**Short task**.
Return each entry exactly, omitting nothing.

**Available records**.
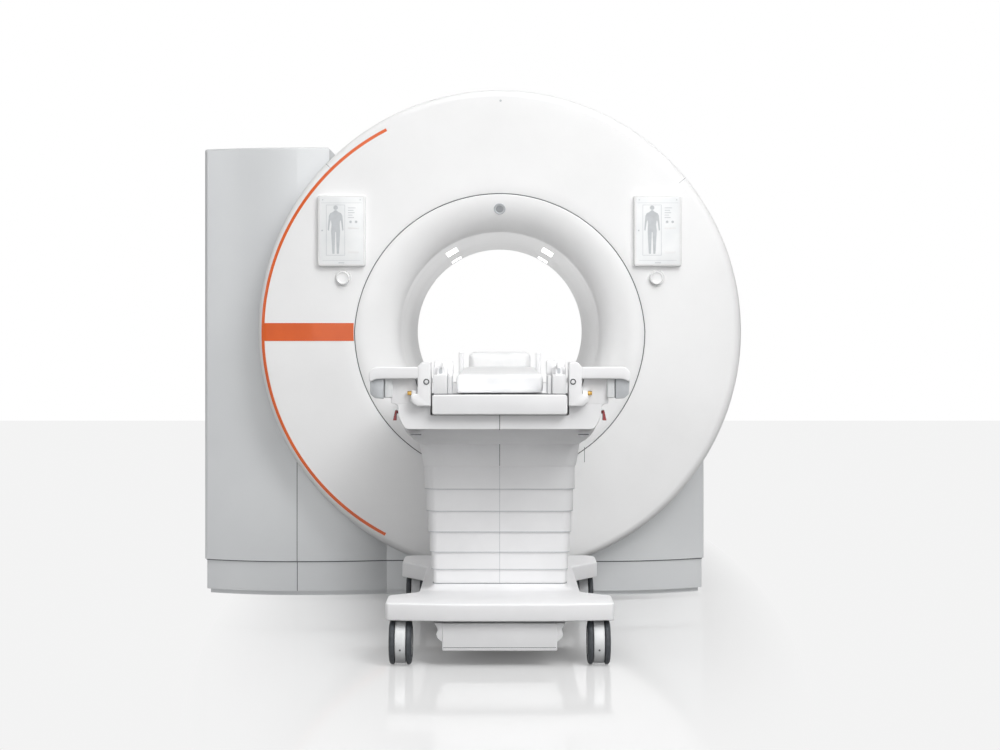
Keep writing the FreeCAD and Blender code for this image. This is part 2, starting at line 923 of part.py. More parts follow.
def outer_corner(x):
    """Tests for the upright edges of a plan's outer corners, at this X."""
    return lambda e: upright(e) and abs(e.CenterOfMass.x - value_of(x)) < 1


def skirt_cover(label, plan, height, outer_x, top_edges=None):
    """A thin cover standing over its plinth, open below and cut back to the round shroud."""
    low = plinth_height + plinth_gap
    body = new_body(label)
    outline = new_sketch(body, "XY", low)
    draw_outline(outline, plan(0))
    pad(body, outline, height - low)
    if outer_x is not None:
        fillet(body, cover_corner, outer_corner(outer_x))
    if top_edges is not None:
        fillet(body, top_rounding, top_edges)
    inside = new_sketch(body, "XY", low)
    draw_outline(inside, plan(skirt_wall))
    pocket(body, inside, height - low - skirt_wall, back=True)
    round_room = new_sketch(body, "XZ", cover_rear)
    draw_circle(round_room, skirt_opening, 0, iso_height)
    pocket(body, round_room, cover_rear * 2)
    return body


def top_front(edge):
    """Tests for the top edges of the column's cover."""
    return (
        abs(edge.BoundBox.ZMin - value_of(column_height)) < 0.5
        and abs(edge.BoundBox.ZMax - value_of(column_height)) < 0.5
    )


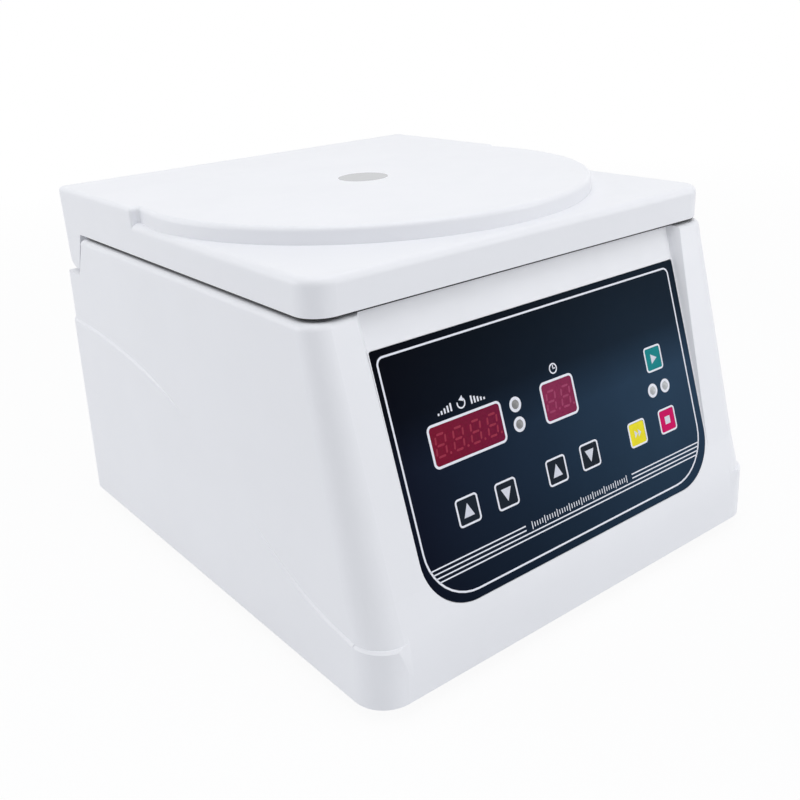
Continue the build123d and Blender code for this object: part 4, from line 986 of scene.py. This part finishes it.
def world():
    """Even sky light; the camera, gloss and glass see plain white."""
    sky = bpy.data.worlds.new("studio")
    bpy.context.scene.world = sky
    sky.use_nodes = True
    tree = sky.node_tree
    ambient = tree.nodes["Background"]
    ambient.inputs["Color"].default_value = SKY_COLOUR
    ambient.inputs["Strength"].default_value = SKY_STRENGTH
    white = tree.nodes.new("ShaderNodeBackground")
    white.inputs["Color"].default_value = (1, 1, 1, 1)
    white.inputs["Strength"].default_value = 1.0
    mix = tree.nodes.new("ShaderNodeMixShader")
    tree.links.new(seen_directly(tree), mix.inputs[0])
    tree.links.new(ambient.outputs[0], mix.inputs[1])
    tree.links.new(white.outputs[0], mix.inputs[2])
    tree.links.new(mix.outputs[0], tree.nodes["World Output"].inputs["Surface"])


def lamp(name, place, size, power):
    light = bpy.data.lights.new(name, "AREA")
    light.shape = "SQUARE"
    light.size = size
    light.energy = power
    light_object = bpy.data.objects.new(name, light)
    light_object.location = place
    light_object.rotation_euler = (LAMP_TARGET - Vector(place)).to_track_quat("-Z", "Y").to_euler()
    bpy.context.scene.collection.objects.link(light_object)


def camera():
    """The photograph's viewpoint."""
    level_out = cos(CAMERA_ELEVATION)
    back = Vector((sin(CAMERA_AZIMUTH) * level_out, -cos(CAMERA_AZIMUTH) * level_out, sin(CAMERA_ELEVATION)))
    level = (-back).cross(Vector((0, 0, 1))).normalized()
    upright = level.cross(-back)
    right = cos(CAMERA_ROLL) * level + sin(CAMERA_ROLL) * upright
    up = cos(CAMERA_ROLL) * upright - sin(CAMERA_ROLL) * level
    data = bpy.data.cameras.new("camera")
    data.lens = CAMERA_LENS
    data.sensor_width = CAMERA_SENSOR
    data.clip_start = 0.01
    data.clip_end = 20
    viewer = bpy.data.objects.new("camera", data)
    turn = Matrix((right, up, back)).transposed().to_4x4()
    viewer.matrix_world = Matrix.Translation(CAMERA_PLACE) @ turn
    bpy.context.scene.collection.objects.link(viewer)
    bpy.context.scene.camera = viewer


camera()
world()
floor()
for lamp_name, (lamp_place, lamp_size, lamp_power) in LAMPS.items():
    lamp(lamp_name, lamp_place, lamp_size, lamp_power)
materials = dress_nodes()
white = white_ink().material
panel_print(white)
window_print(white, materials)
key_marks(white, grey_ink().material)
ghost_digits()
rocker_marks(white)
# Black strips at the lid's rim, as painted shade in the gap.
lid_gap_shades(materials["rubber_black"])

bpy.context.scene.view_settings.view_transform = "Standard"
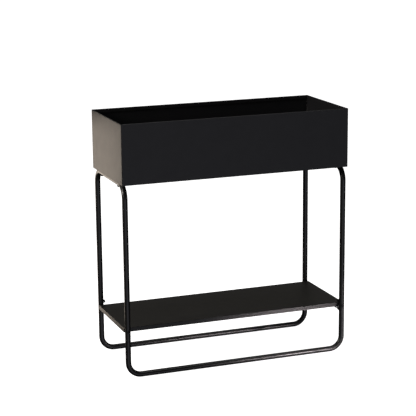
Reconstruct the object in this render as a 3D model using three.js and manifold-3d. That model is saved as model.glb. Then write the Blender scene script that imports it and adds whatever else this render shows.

**Exercise answer**.
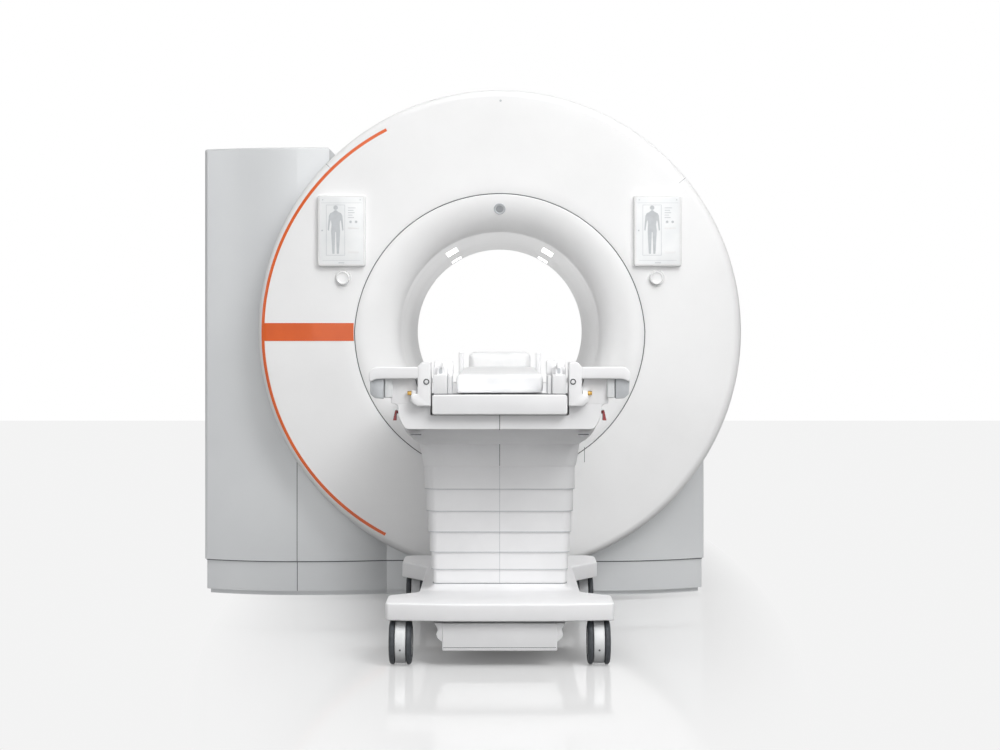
Keep writing the FreeCAD and Blender code for this image. This is part 2, starting at line 923 of part.py. More parts follow.
def outer_corner(x):
    """Tests for the upright edges of a plan's outer corners, at this X."""
    return lambda e: upright(e) and abs(e.CenterOfMass.x - value_of(x)) < 1


def skirt_cover(label, plan, height, outer_x, top_edges=None):
    """A thin cover standing over its plinth, open below and cut back to the round shroud."""
    low = plinth_height + plinth_gap
    body = new_body(label)
    outline = new_sketch(body, "XY", low)
    draw_outline(outline, plan(0))
    pad(body, outline, height - low)
    if outer_x is not None:
        fillet(body, cover_corner, outer_corner(outer_x))
    if top_edges is not None:
        fillet(body, top_rounding, top_edges)
    inside = new_sketch(body, "XY", low)
    draw_outline(inside, plan(skirt_wall))
    pocket(body, inside, height - low - skirt_wall, back=True)
    round_room = new_sketch(body, "XZ", cover_rear)
    draw_circle(round_room, skirt_opening, 0, iso_height)
    pocket(body, round_room, cover_rear * 2)
    return body


def top_front(edge):
    """Tests for the top edges of the column's cover."""
    return (
        abs(edge.BoundBox.ZMin - value_of(column_height)) < 0.5
        and abs(edge.BoundBox.ZMax - value_of(column_height)) < 0.5
    )


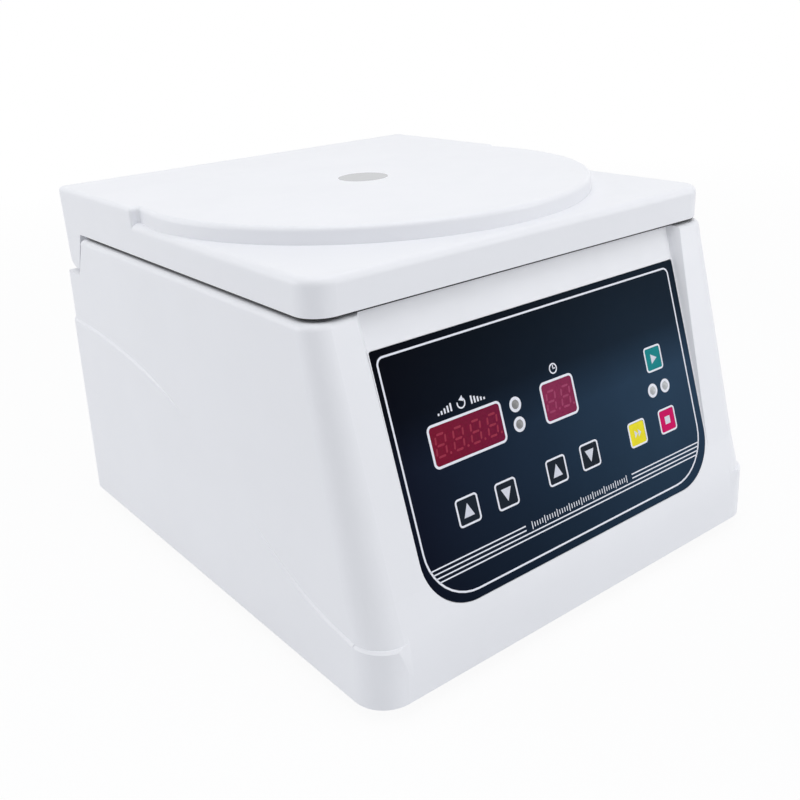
Continue the build123d and Blender code for this object: part 4, from line 986 of scene.py. This part finishes it.
def world():
    """Even sky light; the camera, gloss and glass see plain white."""
    sky = bpy.data.worlds.new("studio")
    bpy.context.scene.world = sky
    sky.use_nodes = True
    tree = sky.node_tree
    ambient = tree.nodes["Background"]
    ambient.inputs["Color"].default_value = SKY_COLOUR
    ambient.inputs["Strength"].default_value = SKY_STRENGTH
    white = tree.nodes.new("ShaderNodeBackground")
    white.inputs["Color"].default_value = (1, 1, 1, 1)
    white.inputs["Strength"].default_value = 1.0
    mix = tree.nodes.new("ShaderNodeMixShader")
    tree.links.new(seen_directly(tree), mix.inputs[0])
    tree.links.new(ambient.outputs[0], mix.inputs[1])
    tree.links.new(white.outputs[0], mix.inputs[2])
    tree.links.new(mix.outputs[0], tree.nodes["World Output"].inputs["Surface"])


def lamp(name, place, size, power):
    light = bpy.data.lights.new(name, "AREA")
    light.shape = "SQUARE"
    light.size = size
    light.energy = power
    light_object = bpy.data.objects.new(name, light)
    light_object.location = place
    light_object.rotation_euler = (LAMP_TARGET - Vector(place)).to_track_quat("-Z", "Y").to_euler()
    bpy.context.scene.collection.objects.link(light_object)


def camera():
    """The photograph's viewpoint."""
    level_out = cos(CAMERA_ELEVATION)
    back = Vector((sin(CAMERA_AZIMUTH) * level_out, -cos(CAMERA_AZIMUTH) * level_out, sin(CAMERA_ELEVATION)))
    level = (-back).cross(Vector((0, 0, 1))).normalized()
    upright = level.cross(-back)
    right = cos(CAMERA_ROLL) * level + sin(CAMERA_ROLL) * upright
    up = cos(CAMERA_ROLL) * upright - sin(CAMERA_ROLL) * level
    data = bpy.data.cameras.new("camera")
    data.lens = CAMERA_LENS
    data.sensor_width = CAMERA_SENSOR
    data.clip_start = 0.01
    data.clip_end = 20
    viewer = bpy.data.objects.new("camera", data)
    turn = Matrix((right, up, back)).transposed().to_4x4()
    viewer.matrix_world = Matrix.Translation(CAMERA_PLACE) @ turn
    bpy.context.scene.collection.objects.link(viewer)
    bpy.context.scene.camera = viewer


camera()
world()
floor()
for lamp_name, (lamp_place, lamp_size, lamp_power) in LAMPS.items():
    lamp(lamp_name, lamp_place, lamp_size, lamp_power)
materials = dress_nodes()
white = white_ink().material
panel_print(white)
window_print(white, materials)
key_marks(white, grey_ink().material)
ghost_digits()
rocker_marks(white)
# Black strips at the lid's rim, as painted shade in the gap.
lid_gap_shades(materials["rubber_black"])

bpy.context.scene.view_settings.view_transform = "Standard"
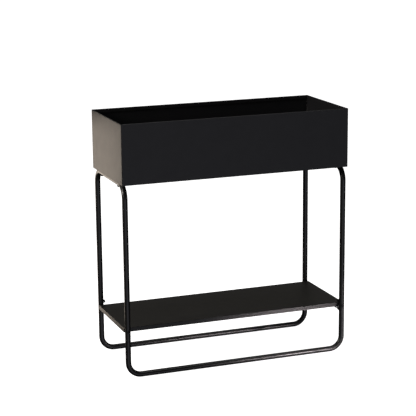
Reconstruct the object in this render as a 3D model using three.js and manifold-3d. That model is saved as model.glb. Then write the Blender scene script that imports it and adds whatever else this render shows.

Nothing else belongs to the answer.